The UK Babe Channels Forum
Sir Bernard Lovell RIP - Printable Version

+- The UK Babe Channels Forum (https://www.babeshows.co.uk)
+-- Forum: General (/forumdisplay.php?fid=19)
+--- Forum: All Other Subjects (/forumdisplay.php?fid=114)
+---- Forum: News Zone (/forumdisplay.php?fid=111)
+----- Forum: In Memoriam (/forumdisplay.php?fid=368)
+----- Thread: Sir Bernard Lovell RIP (/showthread.php?tid=48595)



Sir Bernard Lovell RIP - mr williams - 07-08-2012 13:44

Bernard Lovell, the astronomer and physicist, and the founder of the Jodrell Bank Observatory, has died at the age of 98.

Lovell studied physics at the University of Bristol, obtaining a Ph.D. in 1936. He worked in the cosmic ray research team at the University of Manchester until the outbreak of World War II, during which he worked for the Telecommunications Research Establishment (TRE) developing radar systems to be installed in aircraft, among them H2S, for which he received an OBE in 1946.

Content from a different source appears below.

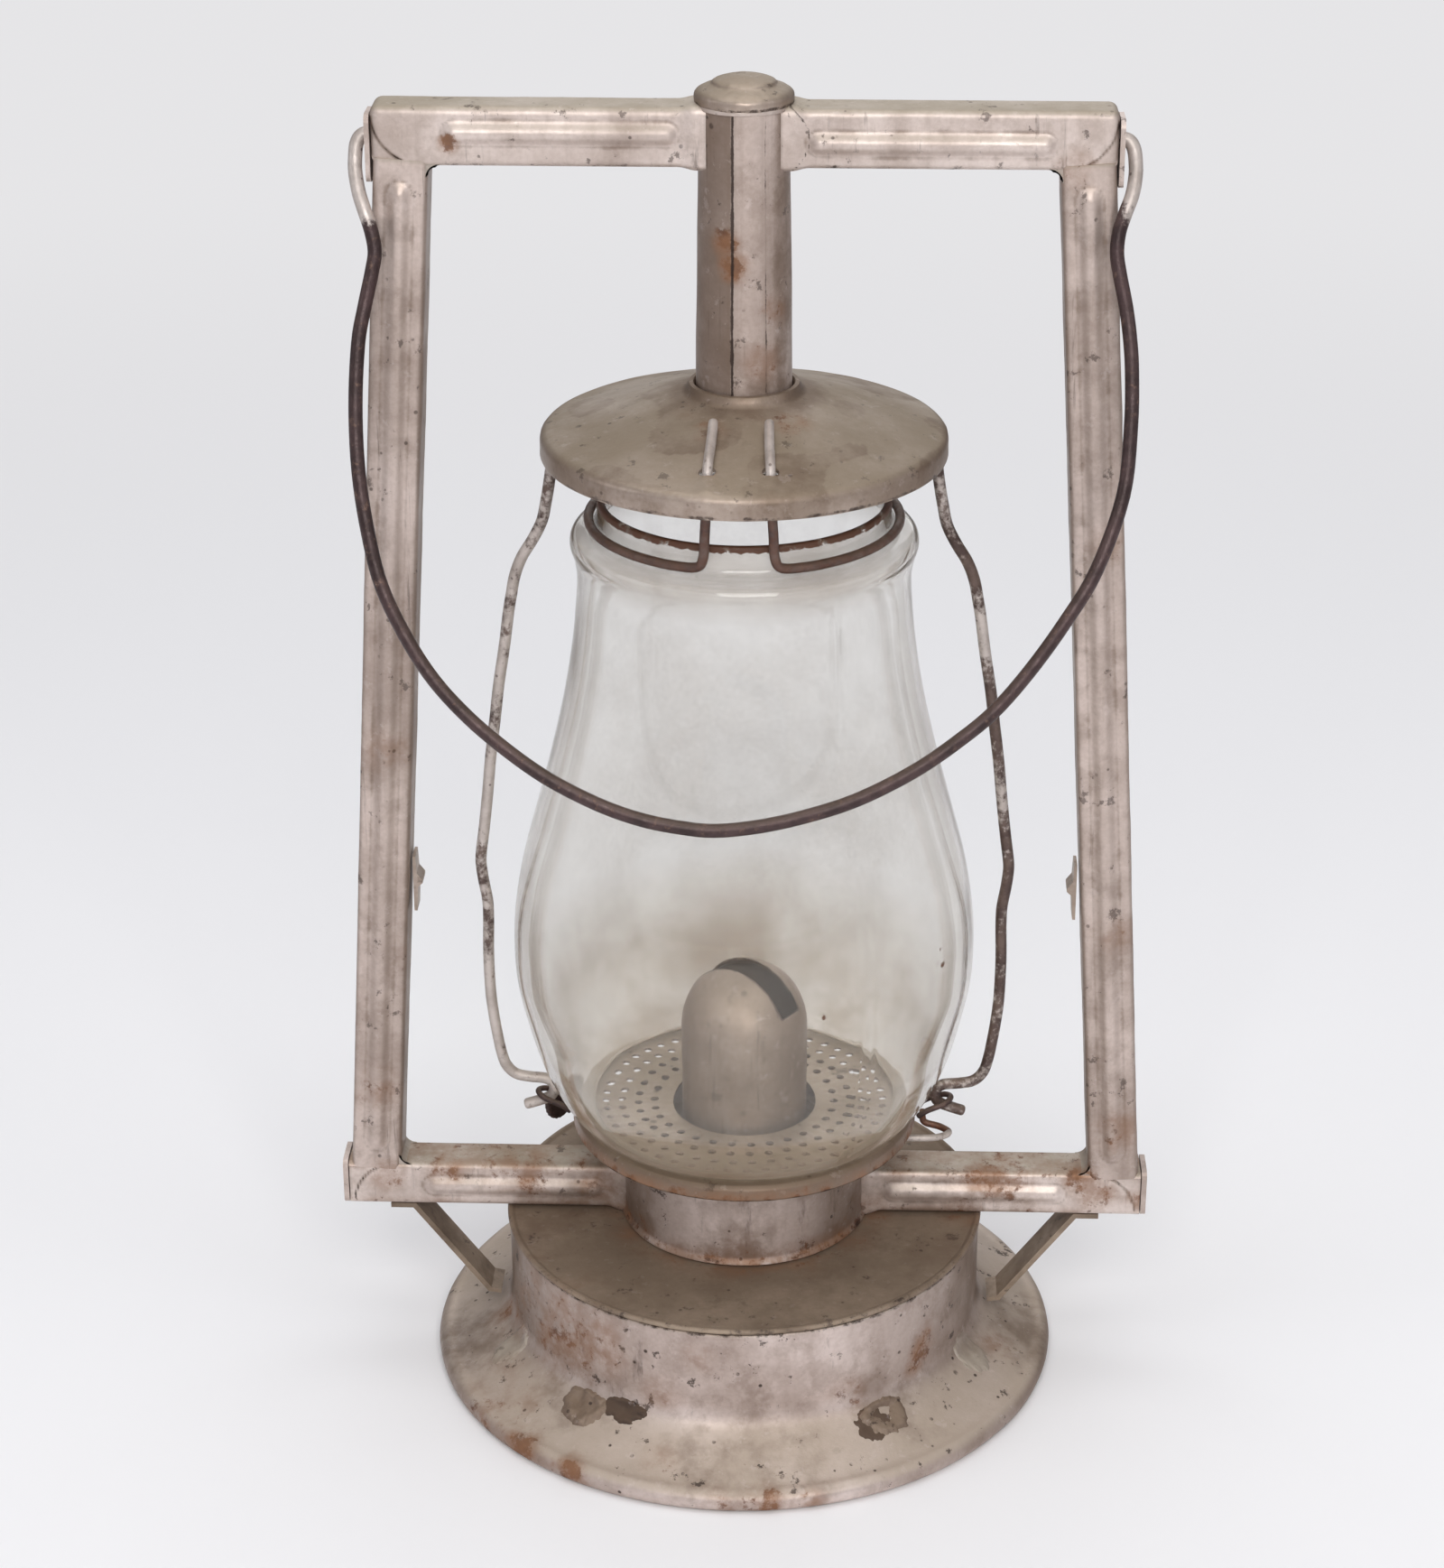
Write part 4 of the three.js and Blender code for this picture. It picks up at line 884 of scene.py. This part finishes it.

He attempted to continue his studies of cosmic rays with an ex-military radar detector unit, but suffered much background interference from the Electric trams on Manchester's Oxford Road. He moved his equipment to a more remote location, one which was free from such electrical interference, and where he established the Jodrell Bank Observatory, near Goostrey in Cheshire. It was an outpost of the University's botany department. In the course of his experiments he was able to show that radar echoes could be obtained from daytime meteor showers as they entered the Earth's atmosphere and ionised the surrounding air. With University funding he constructed the then-largest steerable radio telescope in the world, which now bears his name - the Lovell Telescope. Over 50 years later, it remains a productive radio telescope, now mostly operated as part of the MERLIN and European VLBI Network interferometric arrays of radio telescope.

In 2009, Lovell spoke of a claimed assassination attempt during the Cold War where the Soviets allegedly tried to kill him with a lethal radiation dose. At the time, Lovell was head of the Jodrell Bank space telescope that was also being used as part of an early warning system for Soviet nuclear attacks. Lovell has written a full account of the incident which he said would not be published until after his death.

Although he officially retired in 1978 he remained active in the field of astronomy well into his 80s. However, in his twilight years he was very frail and lived quietly in the countryside where he enjoyed his vast garden filled with trees he himself planted many decades before.